Небо и звезды — это все, что знал Нимрод, и он знал это лучше, чем кто-либо другой, он был Даниилом всей Персии, последним из святых Даниилов, чья династия брала начало еще во времена царя Навуходоносора, когда Даниилы (от Дан-Ила, античного финикийского бога) были пророками. Нимрод не был пророком, но мог предсказывать будущее, ведь оно было написано звездами. Без совета Нимрода не делалось ничего, шла ли речь о правительственных делах или частных обстоятельствах; при дворе даже не открывали кувшин вина, не спросив Нимрода, благоприятны ли звезды. И астролог редко ошибался.

Доктор Чандра нервно шагал туда-сюда по круглому залу. Он хотел получше разузнать о невероятном пророчестве, которое Нимрод сделал сегодня утром.

Он заявил, что я, прожив в этих стенах тридцать шесть лет, уеду и никогда больше не вернусь!

Нимрод тем временем сидел наверху, в своей башне, подняв глаза к звездам, и шевелил губами, уже в который раз беззвучно повторяя слова какой-то песни. Весь день, с раннего утра, он все мерил и высчитывал, конфигурации и гороскопы, оппозиции и конъюнкции. Он писал и чертил, и листы пергамента валялись у его ног как осенние листья, рисунки треугольников и шестиугольников, математические таблицы, изображения символов звезд и планет. Снова и снова изучал и читал он их здесь, наверху, в темноте ночи, сначала беззвучно, потом шепотом и, наконец, во весь голос, будто слуху он доверял больше, чем глазам. Ведь то, что он узнал сейчас, его совершенно ошеломило.

Он погрузился в молитвы, он молился, надеясь успокоиться, надеясь получить знак богов, что результаты, полученные им, неверны. Но что толку от всех этих беззвучных молитв, творимых устами? Молитва должна идти из сердца, а сердце Нимрода упрямо молчало.

Он честно старался верить. Он отчаянно хотел снова поверить, так, как он верил много зим назад, когда он был молод душой и телом и до фанатизма почитал богов. Но с течением времени Нимрод начал сомневаться в богах, и, наконец, совсем потерял веру. Он сделал то, что делали многие верующие, боявшиеся совсем отвергнуть богов, — он превратил веру в научное исследование и начал их изучать. При этом он совершил ужасное открытие: чем больше он их изучал, тем меньше он в них верил. Пока не настал день — когда это случилось? когда ему было пятьдесят? или семьдесят? — когда Нимрод в очередной раз взобрался по этим пятидесяти двум ступеням и понял: их не существует!

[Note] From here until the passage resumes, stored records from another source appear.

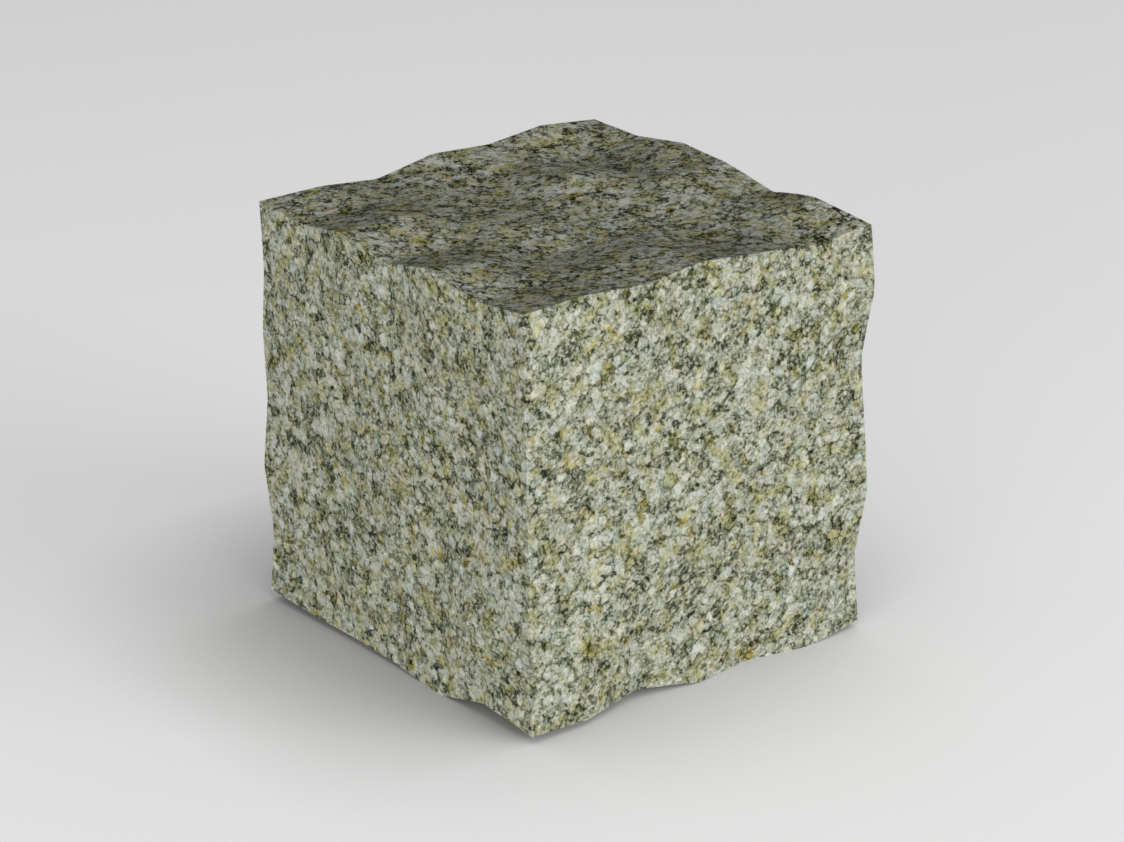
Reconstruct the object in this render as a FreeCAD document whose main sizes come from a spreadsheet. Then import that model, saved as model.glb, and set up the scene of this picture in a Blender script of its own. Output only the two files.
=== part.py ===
import FreeCAD, Part
import math
import os

# Granite sett: one cube of granite, cleft on all six sides, 100 mm nominal.
# The frame has +Z up, the front side towards -Y and the left side towards -X.
# The origin is under the middle of the sett, at the level of the ground.


# Driving dimensions

DIMENSIONS = [
    ("side", 100.0),       # distance between two opposite side planes, the nominal size
    ("relief", 0.25),      # height of one step of the nets below
    ("fold", 3.6),         # half the width of the rounded fold between two facets
    ("rough", 106.0),      # edge of the rough block, before it is split to size
    ("overlap", 6.0),      # how far each cleft face runs on past its neighbours' planes
    ("waste", 8.0),        # thickness of the stone split off each side
    ("bearing", 1.7),      # height of the nominal bottom plane above the ground
]

doc = FreeCAD.newDocument("granite_sett")
sheet = doc.addObject("Spreadsheet::Sheet", "dimensions")
for row, (alias, value) in enumerate(DIMENSIONS, start=1):
    sheet.set(f"A{row}", alias)
    sheet.set(f"B{row}", str(value))
    sheet.setAlias(f"B{row}", alias)
doc.recompute()


# Cleft faces

# A split runs through the grain in shallow waves, which six by six facets follow. Each net tells
# how far the corners of the facets stand out from the face's flat plane, in steps of relief.
# A row runs from left to right as one looks squarely at the face, and the rows go downwards.
# The top is seen from above with its back row first, the bottom from below, front row first.

NETS = {
    "top": [
        [-2, 0, -7, 4, 1, 6, 0],
        [-9, -3, -5, -8, -3, -12, 0],
        [5, 6, -5, -9, 7, -7, 8],
        [-7, -8, -3, -6, -6, 6, 7],
        [8, -1, -14, -8, -10, 0, -6],
        [-6, -4, -2, 1, -11, -3, 10],
        [2, 4, 0, 5, 0, -9, -2],
    ],
    "front": [
        [-2, -2, 1, -3, 2, -4, 2],
        [-3, 2, 3, -2, -4, 1, 2],
        [1, 4, -1, -4, 2, 3, -5],
        [0, -3, 2, 4, 1, -3, 2],
        [2, -1, 5, 1, -4, 2, 5],
        [2, 4, -1, -3, 1, 4, -4],
        [4, 4, -10, 0, -8, 5, 1],
    ],
    "left": [
        [0, -6, 4, 0, 8, -1, 2],
        [1, 2, 2, -4, 3, 3, 0],
        [-1, 5, -3, 1, 5, -2, 1],
        [-3, -2, 3, 5, -1, -4, -1],
        [3, 1, -3, 2, -4, 3, -1],
        [-2, -4, 3, -2, 1, 5, -2],
        [2, 0, -2, -2, 0, -2, -2],
    ],
    "right": [
        [-1, -8, 0, -2, 2, -1, 0],
        [6, 1, -4, 1, 3, -2, -3],
        [-2, 2, 5, -1, -3, 3, 1],
        [-1, -4, 1, 4, -1, -4, 3],
        [2, 1, -5, -1, 5, 1, -3],
        [-4, 2, -1, -4, 2, 6, 2],
        [-1, 0, 4, 2, -2, -1, -4],
    ],
    "back": [
        [0, 2, -1, 1, -1, -2, 2],
        [-3, 4, 3, -3, 3, 2, -4],
        [2, 1, -4, 1, 5, -3, 5],
        [4, -2, 1, 5, -1, -4, 3],
        [-2, 2, 7, -1, -5, 2, 3],
        [1, 5, 2, -4, 1, 4, -2],
        [-2, -3, 3, 3, -1, 1, 0],
    ],
    "bottom": [
        [-2, 1, -4, 6, 8, 7, 0],
        [-8, 1, 3, -1, 3, -2, -3],
        [9, 3, -4, -4, 0, -3, 2],
        [3, -2, -5, 1, -2, 1, 4],
        [1, 3, 1, -4, -4, 2, -2],
        [0, 9, -1, 0, 3, 9, 3],
        [-3, 1, 3, -3, 2, 2, -2],
    ],
}

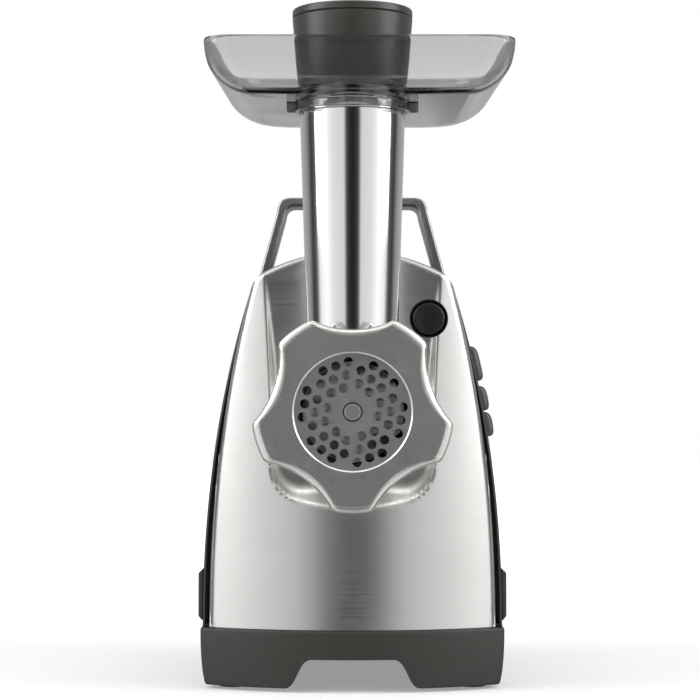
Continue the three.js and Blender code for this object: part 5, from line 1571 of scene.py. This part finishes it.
@dataclass
class Studio:
    """Pale floor, soft lights, a graded surround and the camera."""

    eye: tuple[float, float, float] = (-0.0013, -1.240, 0.1432)
    pitch: float = 1.8
    lens: float = 115.5
    floor_size: float = 12.0
    floor_colour: Colour = (0.70, 0.70, 0.70)
    # Colour of the painted glow on the floor right by the grinder, darker than the white glow further out.
    painted_floor_glow: Colour = (0.30, 0.30, 0.30)
    surround: float = 1.0
    sky_stops: tuple[Point, ...] = (
        (0.0, 0.5), (0.2, 0.34), (0.34, 0.05), (0.455, 0.11), (0.56, 1.0),
        (0.72, 1.25), (0.86, 0.90), (0.970, 0.80), (0.986, 0.08), (1.0, 0.02),
    )
    lights: tuple[SoftLight, ...] = (
        SoftLight("left_light", (-1.1, -0.35, 0.75), (0.0, 0.0, 0.16), (0.7, 1.0), 9.0),
        SoftLight("right_light", (1.1, -0.35, 0.75), (0.0, 0.0, 0.16), (0.7, 1.0), 9.0),
        SoftLight("top_light", (0.0, -0.1, 1.5), (0.0, 0.0, 0.0), (1.2, 1.0), 6.0),
    )

    def camera(self) -> None:
        """Create the camera and make it the scene's."""
        lens = bpy.data.cameras.new("camera")
        lens.lens, lens.sensor_width = self.lens, 36.0
        made = bpy.data.objects.new("camera", lens)
        made.location = self.eye
        made.rotation_euler = (math.radians(90.0 + self.pitch), 0.0, 0.0)
        bpy.context.scene.collection.objects.link(made)
        bpy.context.scene.camera = made

    def floor(self) -> None:
        """Create the pale floor, which glossy surfaces don't mirror. Its emission is a painted glow: dimmer near the
        grinder, so the floor there is darker, and bright further out, so the far floor reads white.
        """
        mesh = bpy.data.meshes.new("floor")
        half = self.floor_size / 2
        corners = [(-half, -half, 0), (half, -half, 0), (half, half, 0), (-half, half, 0)]
        mesh.from_pydata(corners, [], [(0, 1, 2, 3)])
        shader = Shader("pale_floor", {"Roughness": 0.7, "Specular IOR Level": 0.1, "Emission Strength": 1.0})
        cloud = shader.noise((0.4, 0.4, 0.4), 2.0)
        low = tuple(channel * 0.99 for channel in self.floor_colour)
        shader.surface("Base Color", shader.blend(cloud, low, self.floor_colour))
        # Painted glow: the floor's emission rises with distance from the grinder, darker near it and white further
        # out.
        far = shader.node("ShaderNodeVectorMath", {"operation": "LENGTH"}, {0: shader.place})
        painted_glow_share = Field(shader, far.outputs["Value"]).between(0.2, 1.7)
        shader.surface("Emission Color", shader.blend(painted_glow_share, self.painted_floor_glow, (1.0, 1.0, 1.0)))
        mesh.materials.append(shader.material)
        made = bpy.data.objects.new("floor", mesh)
        made.visible_glossy = False
        bpy.context.scene.collection.objects.link(made)

    def sky(self) -> None:
        """Light the scene from all round: dark ahead, bright sides, dim behind, plain to the camera."""
        world = bpy.data.worlds.new("studio")
        world.use_nodes = True
        bpy.context.scene.world = world
        tree = world.node_tree
        tree.nodes.clear()
        place = tree.nodes.new("ShaderNodeTexCoord")
        flat = tree.nodes.new("ShaderNodeVectorMath")
        flat.operation = "MULTIPLY"
        flat.inputs[1].default_value = (1.0, 1.0, 0.0)
        level = tree.nodes.new("ShaderNodeVectorMath")
        level.operation = "NORMALIZE"
        ahead = tree.nodes.new("ShaderNodeSeparateXYZ")
        share = tree.nodes.new("ShaderNodeMapRange")
        share.inputs["From Min"].default_value = 1.0
        share.inputs["From Max"].default_value = -1.0
        ramp = tree.nodes.new("ShaderNodeValToRGB")
        stops, band = self.sky_stops, ramp.color_ramp
        band.elements[0].position, band.elements[1].position = stops[0][0], stops[-1][0]
        for position, _ in stops[1:-1]:
            band.elements.new(position)
        for element, (_, value) in zip(band.elements, stops):
            element.color = (value, value, value, 1.0)
        rays = tree.nodes.new("ShaderNodeLightPath")
        plain = tree.nodes.new("ShaderNodeMix")
        plain.data_type = "RGBA"
        plain.inputs["B"].default_value = (1.0, 1.0, 1.0, 1.0)
        light = tree.nodes.new("ShaderNodeBackground")
        light.inputs["Strength"].default_value = self.surround
        out = tree.nodes.new("ShaderNodeOutputWorld")
        through = tree.nodes.new("ShaderNodeMath")
        through.operation = "MAXIMUM"
        for source, target in (
            (place.outputs["Generated"], flat.inputs[0]),
            (flat.outputs[0], level.inputs[0]),
            (level.outputs[0], ahead.inputs[0]),
            (ahead.outputs["Y"], share.inputs["Value"]),
            (share.outputs["Result"], ramp.inputs[0]),
            (ramp.outputs[0], plain.inputs["A"]),
            (rays.outputs["Is Camera Ray"], through.inputs[0]),
            (rays.outputs["Is Transmission Ray"], through.inputs[1]),
            (through.outputs[0], plain.inputs["Factor"]),
            (plain.outputs["Result"], light.inputs["Color"]),
            (light.outputs[0], out.inputs[0]),
        ):
            tree.links.new(source, target)

    def build(self) -> None:
        """Create everything round the object."""
        bpy.context.scene.view_settings.view_transform = "Standard"
        self.camera()
        self.floor()
        self.sky()
        for light in self.lights:
            light.build()


def main() -> None:
    """Build the studio and every piece of the grinder."""
    logging.basicConfig(level=logging.INFO, format="%(name)s %(message)s")
    Studio().build()
    finishes = {finish.name: finish.build() for finish in FINISHES}
    finisher = Finisher(finishes)
    body = Body()
    dress_cad_nodes(finishes)
    SteelFront(body).build(finisher)
    Housing(body).build(finisher)
    Base().build(finisher)
    CarryHandle().build(finisher, body)
    Dock().build(finisher)
    Head().build(finisher)
    RingNut().build(finisher)
    PlateAndAuger().build(finisher)
    HopperTray().build(finisher)
    Pusher().build(finisher)
    Gland().build(finisher)


if __name__ == "__main__":
    main()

Беззвучная песня оборвалась. Нимрод опустил дрожащие руки и уставился на звезды, будто увидел их впервые. Звезды — это единственное, что имеет значение, только они существуют, эти медленно описывающие круги, холодные как лед огни, разбросанные на черном небе, более древние, чем сама Земля. Эти звезды определяли участь людей. Нимрод твердо верил, что не боги, появившиеся в человеческом воображении, а звезды и их расположение правят течением человеческой жизни. Не маленькие каменные статуи, которые разобьются, если их бросить. Звезды — это божества, их и почитал астролог Нимрод.

Чуть позже, дойдя до подножия винтовой лестницы, он прислонился к стене, чтобы перевести дыхание. Свои труды он прижимал к груди, как ребенка. Он закрыл глаза и вздохнул. Как часто его умение видеть будущее заставляло его страдать, ибо то, что он видел, причиняло ему ужасную боль. Он поклялся себе не говорить своему старому другу о том, что он прочел в звездах, в это утро он и так сказал уже слишком много. Доктор Чандра наверняка уже здесь, в круглом зале, пришел, чтобы расспросить его поподробнее. Предлогом для его прихода будет сообщение о рождении принца, думал Нимрод, который слишком хорошо знал своего друга. Я знаю, чего он на самом деле хочет, но я ему этого не скажу.